◆ **The data**
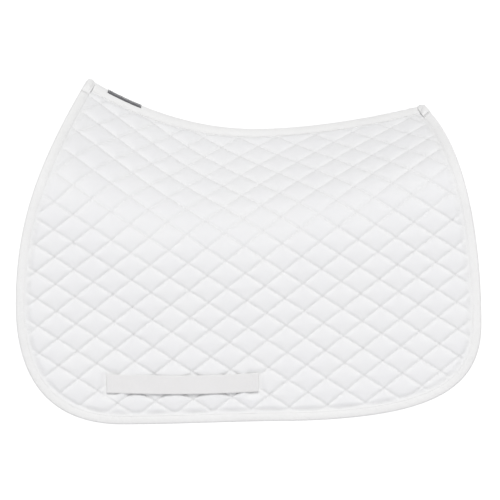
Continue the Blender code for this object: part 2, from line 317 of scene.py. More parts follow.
@dataclass
class DrapedCloth:
    """Flat cloth relaxed over a side, as a table from the cloth's own places to places on the side.

    The cloth's first axis runs to the withers and its second one up the skirt and the roof. It hangs
    straight in the skirt, where both axes are the side's X and Z.
    """

    surface: PadSurface
    outline: SideOutline
    step: float = 0.010
    along: tuple[float, float] = (-0.44, 0.46)
    up: tuple[float, float] = (-0.52, 0.27)
    held_below: float = -0.30
    seam_reserve: float = 0.14
    rounds: int = 800
    quick_rounds: int = 200
    pull: float = 0.8
    shear: float = 0.5
    cloth_x: Array = field(init=False, repr=False)
    cloth_z: Array = field(init=False, repr=False)
    places: Array = field(init=False, repr=False)

    def __post_init__(self) -> None:
        """Relaxes the cloth."""
        self.cloth_x = np.arange(self.along[0], self.along[1] + self.step / 2, self.step)
        self.cloth_z = np.arange(self.up[0], self.up[1] + self.step / 2, self.step)
        cloth = np.meshgrid(self.cloth_x, self.cloth_z, indexing="ij")
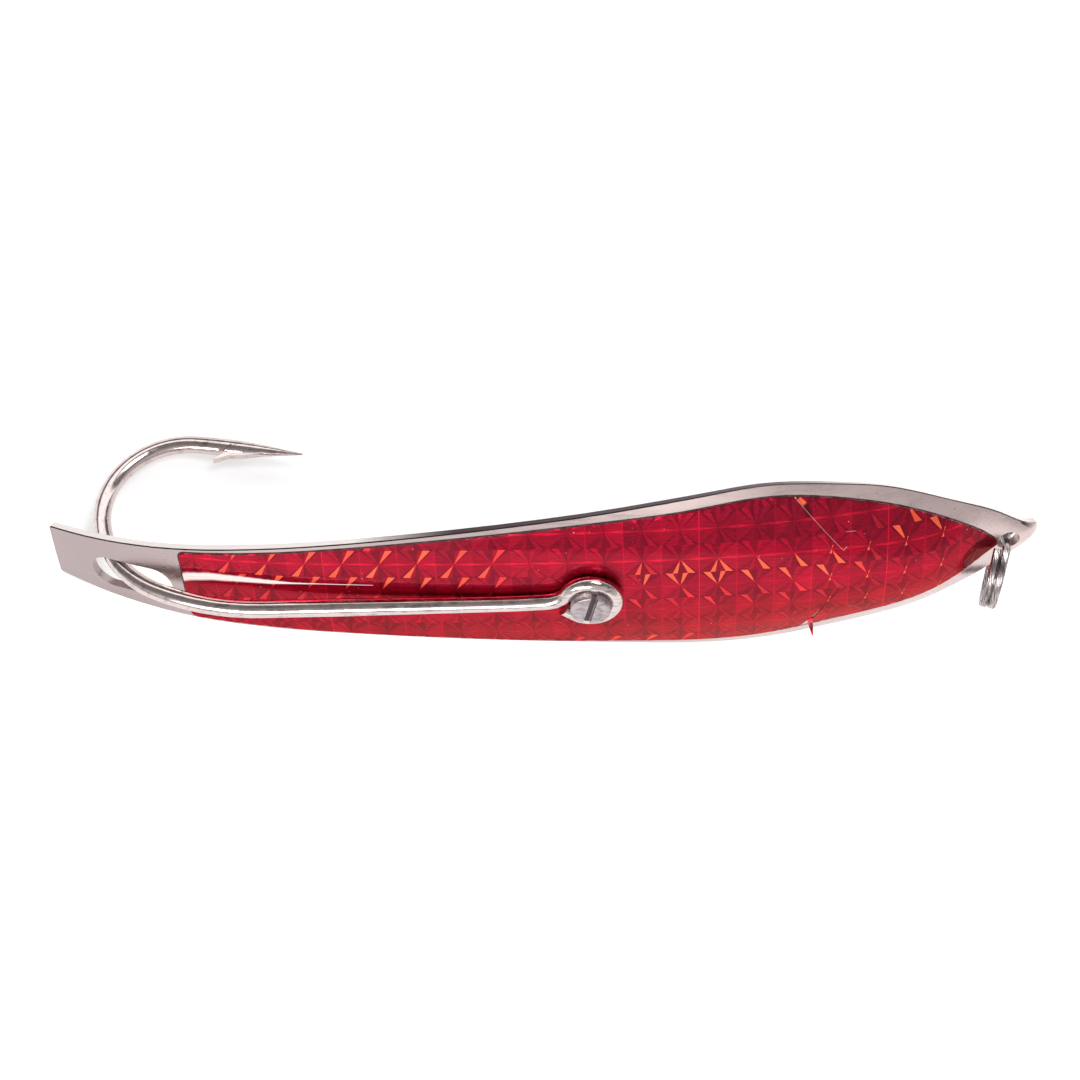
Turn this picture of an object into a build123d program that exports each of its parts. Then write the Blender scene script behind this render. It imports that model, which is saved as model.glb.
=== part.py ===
from build123d import *
import os
from math import cos, degrees, radians, sin, sqrt, tan

# A trolling spoon, lying as it rests on a table. A stamped steel blade carries a strip of prism tape
# on its convex face. One big hook is clamped by its eye under a slotted screw, its shank runs down
# the convex face, and its bend passes through a slot to the hollow face. A split ring hangs in the nose.
#
# All pieces are drawn in the blade's own frame: the origin is on the crown of the convex face under
# the screw, +X runs to the nose, +Y across the blade, +Z out of the convex face. "Place" means the
# distance from the screw along the crown. The last section lays the finished pieces on the table.

# ---- Driving dimensions (mm, degrees) -------------------------------------------------------
# Blade: sheet, and the crown line seen from the side
sheet = 1.5
aft_radius = 1000.0
spine_to_tail = 50.0
fore_radius = 600.0
spine_to_nose = 55.0
tail_ease_radius = 220.0
tail_ease_turn = 4.5
tail_kick_radius = 95.0
tail_kick_turn = 21.0
nose_drop_radius = 36.0
nose_drop_turn = 22.0
nose_flat = 16.0

# Blade: width across the arc and radius of the dish, at its named sections
tail_width = 13.0
tail_dish = 190.0
heel_place = -72.0
heel_width = 20.2
heel_dish = 135.0
waist_place = -36.0
waist_width = 27.8
waist_dish = 80.0
screw_width = 36.7
screw_dish = 58.0
hip_place = 18.0
hip_width = 42.1
hip_dish = 55.0
belly_place = 32.0
belly_width = 45.0
belly_dish = 47.0
chest_place = 46.0
chest_width = 42.1
chest_dish = 36.0
shoulder_place = 58.0
shoulder_width = 36.6
shoulder_dish = 27.5
brow_place = 68.0
brow_width = 27.1
brow_dish = 23.0
cheek_place = 77.0
cheek_width = 14.4
cheek_dish = 21.0
tip_width = 2.2
tail_corner = 0.8
tip_corner = 0.6
rim_break = 0.18
loft_steps = 24

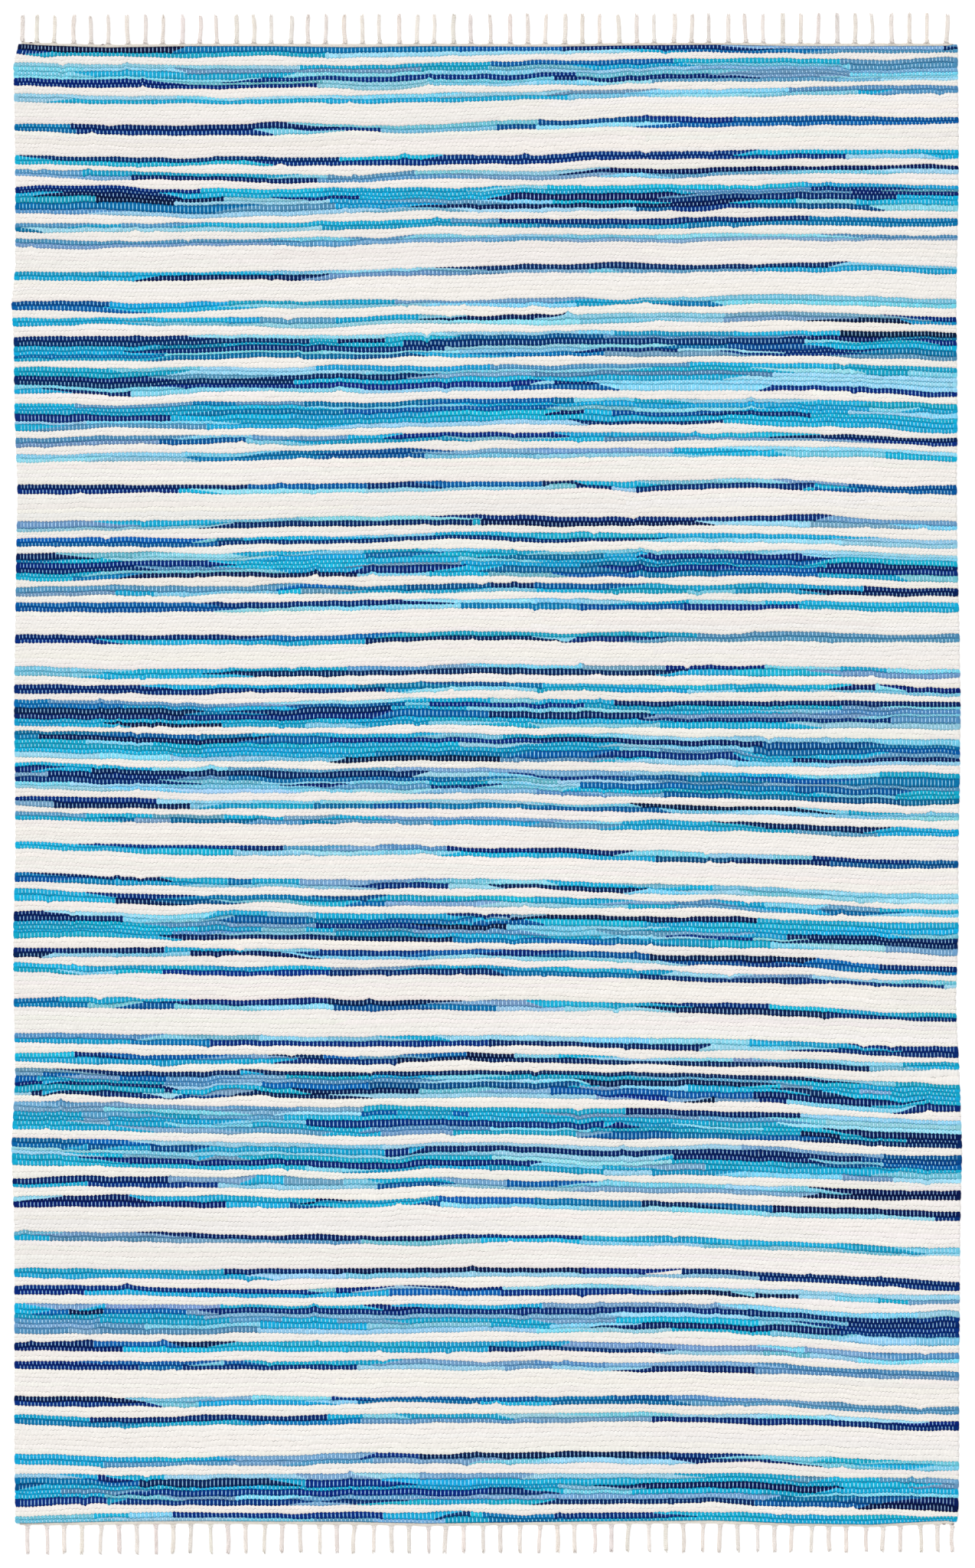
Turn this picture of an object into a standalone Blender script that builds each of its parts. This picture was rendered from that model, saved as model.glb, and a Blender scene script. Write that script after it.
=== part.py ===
"""Flat woven rag rug with a narrow woven heading and a knotted fringe at each end.

Metres, +Z up. The rug lies flat on z = 0, its length along Y, its width
along X. The origin is under the middle of the whole rug, fringe included.
"""

import bpy
import math

# ---------------------------------------------------------------- dimensions
BODY_THICK = 0.0060        # woven field, rag strips beaten over the warp
EDGE_ROUND = 0.0018        # rounding of the field's edges
HEADING_THICK = 0.0030     # fine strip woven from the warp yarn
FRINGE_THICK = 0.0050      # a knotted group of warp ends
GAP = 0.0003               # clearance between neighbouring pieces

SPINE_WIDTH = 0.0028       # warp ends gathered along the heading
KNOT_WIDTH = 0.0102        # overhand knot, across
KNOT_LENGTH = 0.0080       # overhand knot, along the tassel
CORD_WIDTHS = (0.0080, 0.0072, 0.0064)   # tassel widths, taken in turn
TIP_TAPER = 0.86           # width of a tassel's cut end against its cord
LEAN = 0.0022              # most that a tassel's tip leans sideways
TASSELS = 52

# Selvedges in millimetres, a row for each section along the rug.
SELVEDGE_COLUMNS = ("along", "left", "right")
SELVEDGE = (
    (-1190.0, -762.0, 760.0),
    (-1183.2, -762.0, 762.0),
    (-1065.1, -763.5, 763.5),
    (-945.7, -763.5, 763.2),
    (-827.0, -763.5, 764.5),
    (-708.2, -763.9, 765.4),
    (-589.4, -768.2, 768.2),
    (-470.7, -762.0, 764.0),
    (-351.9, -764.5, 758.0),
    (-233.2, -765.0, 762.6),
    (-114.4, -762.0, 762.0),
    (4.3, -762.3, 764.5),
    (123.1, -764.0, 765.6),
    (241.8, -762.3, 764.0),
    (360.6, -760.6, 760.8),
    (479.3, -758.5, 759.5),
    (598.1, -763.2, 760.8),
    (716.8, -764.5, 759.5),
    (776.2, -768.2, 758.8),
    (835.6, -762.0, 759.8),
    (954.3, -761.8, 762.3),
    (1073.1, -763.2, 762.6),
    (1160.0, -765.0, 761.0),
    (1179.0, -761.5, 762.0),
    (1188.0, -757.5, 761.0),
)

# Ends in millimetres, a row for each section across the rug: where the woven
# field stops and where the heading stops, at the top (+Y) and bottom (-Y).
END_COLUMNS = ("across", "field_top", "heading_top", "field_bottom", "heading_bottom")
ENDS = (
    (-752.0, 1195.0, 1198.4, -1195.0, -1198.0),
    (-725.0, 1193.0, 1197.4, -1194.6, -1198.4),
    (-613.0, 1189.2, 1194.6, -1192.2, -1197.6),
    (-480.0, 1191.4, 1195.8, -1191.0, -1196.2),
    (-350.0, 1191.4, 1196.0, -1192.0, -1197.0),
    (-225.0, 1189.6, 1195.4, -1192.4, -1197.6),
    (-94.0, 1191.4, 1196.0, -1195.2, -1199.8),
    (104.0, 1190.4, 1195.4, -1192.6, -1197.8),
    (234.0, 1192.6, 1196.8, -1191.4, -1196.4),
    (364.0, 1193.8, 1197.6, -1190.2, -1195.4),
    (494.0, 1191.6, 1196.4, -1195.2, -1199.6),
    (623.0, 1191.4, 1196.2, -1197.0, -1201.0),
    (720.0, 1191.8, 1196.4, -1191.8, -1197.2),
    (746.0, 1192.0, 1196.4, -1190.8, -1196.8),
    (757.0, 1194.4, 1196.8, -1192.8, -1196.8),
)

# Where the headings start and stop across, in millimetres.
HEADING_SPAN = {"top": (-752.0, 754.0), "bottom": (-755.0, 755.0)}

# Tassel places in millimetres: groups of three with uneven steps, a row for
# each run of groups. "first" is the run's first tassel.
TASSEL_COLUMNS = ("end", "first", "across", "group_pitch", "second", "third")
TASSEL_RUNS = (
    ("top", 0, -751.1, 87.74, 31.9, 59.9),
    ("top", 1, -727.5, 87.74, 27.8, 59.7),
    ("top", 26, 6.2, 88.14, 31.7, 60.1),
    ("bottom", 0, -742.8, 88.14, 31.5, 59.4),
    ("bottom", 27, 53.8, 87.83, 32.4, 59.9),
    ("bottom", 51, 752.6, 87.83, 32.4, 59.9),
)

# Where the cut ends lie, in millimetres, at the left and right corner.
TIP_COLUMNS = ("end", "left", "right")
TIPS = (
    ("top", 1243.0, 1246.3),
    ("bottom", -1246.3, -1242.4),
)

COLLECTION_NAME = "rag_rug"


# ------------------------------------------------------------------- helpers
def clear_scene():
    for obj in list(bpy.data.objects):
        bpy.data.objects.remove(obj, do_unlink=True)
    for coll in list(bpy.data.collections):
        bpy.data.collections.remove(coll)


def material(name, colour, roughness):
    mat = bpy.data.materials.new(name)
    mat.use_nodes = True
    bsdf = mat.node_tree.nodes["Principled BSDF"]
    bsdf.inputs["Base Color"].default_value = (*colour, 1.0)
    bsdf.inputs["Roughness"].default_value = roughness
    bsdf.inputs["Metallic"].default_value = 0.0
    mat.diffuse_color = (*colour, 1.0)
    return mat


def table_value(rows, key, column, at):
    """Straight-line value of a table's column at a place in its key column."""
    pts = sorted((row[key], row[column]) for row in rows)
    if at <= pts[0][0]:
        return pts[0][1]
    for (a, va), (b, vb) in zip(pts, pts[1:]):
        if at <= b:
            return va + (vb - va) * (at - a) / (b - a)
    return pts[-1][1]


def end_line(column, start, stop, shift=0.0):
    """Points along one column of the ends table, from start to stop across."""
    col = END_COLUMNS.index(column)
    low, high = min(start, stop), max(start, stop)
    places = [low] + [r[0] for r in ENDS if low + 1.0 < r[0] < high - 1.0] + [high]
    line = [(x, table_value(ENDS, 0, col, x) + shift) for x in places]
    return line if start < stop else line[::-1]


def flat_piece(name, outline_mm, thick, mat, coll, rounding=0.0):
    """A filled flat outline of the given thickness, standing on z = 0."""
    curve = bpy.data.curves.new(name, "CURVE")
    curve.dimensions = "2D"
    curve.fill_mode = "BOTH"
    curve.resolution_u = 1
    curve.render_resolution_u = 0
    curve.extrude = thick / 2 - rounding
    if rounding:
        curve.bevel_depth = rounding
        curve.bevel_resolution = 1
        curve.offset = -rounding
    spline = curve.splines.new("POLY")
    spline.points.add(len(outline_mm) - 1)
    for point, (x, y) in zip(spline.points, outline_mm):
        point.co = (x / 1000, y / 1000, 0.0, 1.0)
    spline.use_cyclic_u = True
    obj = bpy.data.objects.new(name, curve)
    obj.location = (0.0, 0.0, thick / 2)
    curve.materials.append(mat)
    coll.objects.link(obj)
    return obj


# -------------------------------------------------------------------- pieces
def body_outline():
    """Anticlockwise outline: near end, right selvedge, far end, left selvedge."""
    left = [(row[1], row[0]) for row in SELVEDGE]
    right = [(row[2], row[0]) for row in SELVEDGE]
    near = end_line("field_bottom", -756.0, 755.5)
    far = end_line("field_top", 756.0, -753.0)
    return near + right + far + left[::-1]


def heading_outline(end):
    sign = 1 if end == "top" else -1
    start, stop = HEADING_SPAN[end]
    inside = end_line("field_" + end, start, stop, GAP * 1000 * sign)
    outside = end_line("heading_" + end, stop, start)
    line = inside + outside
    return line if sign < 0 else line[::-1]


def tassel_places(end):
    """Place across and width of each tassel at one end, in millimetres."""
    runs = [r for r in TASSEL_RUNS if r[0] == end]
    places = []
    for i in range(TASSELS):
        run = [r for r in runs if r[1] <= i][-1]
        group, member = divmod(i - run[1], 3)
        step = (0.0, run[4], run[5])[member]
        places.append((run[2] + run[3] * group + step,
                       CORD_WIDTHS[(i + (0 if end == "top" else 1)) % 3] * 1000))
    return places


def tassel_lean(i, end):
    """Small sideways lean of a tip, which wanders slowly along the end."""
    turn = 0.9 if end == "top" else 1.3
    return LEAN * 1000 * (0.6 * math.sin(turn * i) + 0.4 * math.sin(2.6 * i + 1.0))


def comb_outline(end):
    """Spine against the heading, and a tooth with a knot for each tassel."""
    sign = 1 if end == "top" else -1
    column = "heading_" + end
    col = END_COLUMNS.index(column)
    gap = GAP * 1000 * sign
    spine = SPINE_WIDTH * 1000 * sign
    knot_w, knot_l = KNOT_WIDTH * 1000 / 2, KNOT_LENGTH * 1000 * sign
    tips = [r for r in TIPS if r[0] == end][0]
    places = tassel_places(end)
    first, last = places[0][0] - knot_w, places[-1][0] + knot_w
    inner = end_line(column, first, last, gap)
    outer = []
    for i, (x, width) in enumerate(places):
        base = table_value(ENDS, 0, col, x) + gap
        share = (x - places[0][0]) / (places[-1][0] - places[0][0])
        tip = tips[1] + (tips[2] - tips[1]) * share
        lean = tassel_lean(i, end)
        half = width / 2
        outer += [
            (x - knot_w, base + spine),
            (x - knot_w, base + spine * 0.4 + knot_l * 0.75),
            (x - half, base + spine * 0.4 + knot_l),
            (x - half + lean, tip - 2.0 * sign),
            (x - half * TIP_TAPER + lean, tip),
            (x + half * TIP_TAPER + lean, tip),
            (x + half + lean, tip - 2.0 * sign),
            (x + half, base + spine * 0.4 + knot_l),
            (x + knot_w, base + spine * 0.4 + knot_l * 0.75),
            (x + knot_w, base + spine),
        ]
    line = inner + outer[::-1]
    return line if sign > 0 else line[::-1]


def build():
    clear_scene()
    coll = bpy.data.collections.new(COLLECTION_NAME)
    bpy.context.scene.collection.children.link(coll)

    rag = material("rag_weave", (0.22, 0.52, 0.66), 0.92)
    heading = material("heading_yarn", (0.76, 0.70, 0.60), 0.90)
    fringe = material("fringe_yarn", (0.80, 0.74, 0.71), 0.90)

    flat_piece("rug_body", body_outline(), BODY_THICK, rag, coll, EDGE_ROUND)
    flat_piece("heading_top", heading_outline("top"), HEADING_THICK, heading, coll)
    flat_piece("heading_bottom", heading_outline("bottom"), HEADING_THICK, heading, coll)
    flat_piece("fringe_top", comb_outline("top"), FRINGE_THICK, fringe, coll)
    flat_piece("fringe_bottom", comb_outline("bottom"), FRINGE_THICK, fringe, coll)


build()
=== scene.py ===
"""Looks of a hit-and-miss rag rug: woven rag field, headings and knotted fringe."""

import bpy
import math
import numpy as np
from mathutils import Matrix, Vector


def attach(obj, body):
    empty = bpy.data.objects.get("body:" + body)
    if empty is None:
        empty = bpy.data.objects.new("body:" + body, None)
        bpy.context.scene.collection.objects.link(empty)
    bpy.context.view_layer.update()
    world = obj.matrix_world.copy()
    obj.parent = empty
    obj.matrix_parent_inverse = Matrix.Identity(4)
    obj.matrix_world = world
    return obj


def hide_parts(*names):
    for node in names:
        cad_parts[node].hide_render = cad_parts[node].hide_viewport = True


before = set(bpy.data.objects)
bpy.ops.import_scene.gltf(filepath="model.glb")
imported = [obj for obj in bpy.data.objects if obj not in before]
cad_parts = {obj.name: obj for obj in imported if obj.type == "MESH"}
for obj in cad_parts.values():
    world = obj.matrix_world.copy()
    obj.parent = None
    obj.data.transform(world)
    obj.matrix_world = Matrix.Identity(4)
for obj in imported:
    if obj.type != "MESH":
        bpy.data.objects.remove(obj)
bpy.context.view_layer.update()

# ============================================================ sizes and chart
# The weave is charted in units of 1.237 mm, counted across from the left and
# down from the far end. This is the chart place of the rug's middle.
UNIT = 0.001237
MID_ACROSS, MID_DOWN = 636.0, 1023.5

RIBS = 240                  # rag ribs across the rug, one to each pair of warp ends
BANDS = 12                  # the field is built as this many bands of picks
CREST = 0.0062              # height of a rag where it rides over a warp end
DIP = 0.0015                # how far a warp end pulls it down between ribs
VALLEY = 0.0041             # height of the crease between two picks
VALLEY_CREAM = 0.0053       # cream picks are beaten closer, so it is shallower,
DIP_CREAM = 0.0006          # and so are the dips under the warp
UNDER = 0.00015             # the underside lies just off the floor
BULGE = 0.00095             # how far ribs push into the pick next to them
BAND_GAP = 0.00002
LEFT_EDGE, RIGHT_EDGE = -0.7632, 0.7625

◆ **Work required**
Exactly as written, quote the lines from the one that has "rag, coll, EDGE_ROUND)" down to the one that has "obj.matrix_parent_inverse = Matrix.Identity(4)", and include both.

◆ **Right answer**
    flat_piece("rug_body", body_outline(), BODY_THICK, rag, coll, EDGE_ROUND)
    flat_piece("heading_top", heading_outline("top"), HEADING_THICK, heading, coll)
    flat_piece("heading_bottom", heading_outline("bottom"), HEADING_THICK, heading, coll)
    flat_piece("fringe_top", comb_outline("top"), FRINGE_THICK, fringe, coll)
    flat_piece("fringe_bottom", comb_outline("bottom"), FRINGE_THICK, fringe, coll)


build()
=== scene.py ===
"""Looks of a hit-and-miss rag rug: woven rag field, headings and knotted fringe."""

import bpy
import math
import numpy as np
from mathutils import Matrix, Vector


def attach(obj, body):
    empty = bpy.data.objects.get("body:" + body)
    if empty is None:
        empty = bpy.data.objects.new("body:" + body, None)
        bpy.context.scene.collection.objects.link(empty)
    bpy.context.view_layer.update()
    world = obj.matrix_world.copy()
    obj.parent = empty
    obj.matrix_parent_inverse = Matrix.Identity(4)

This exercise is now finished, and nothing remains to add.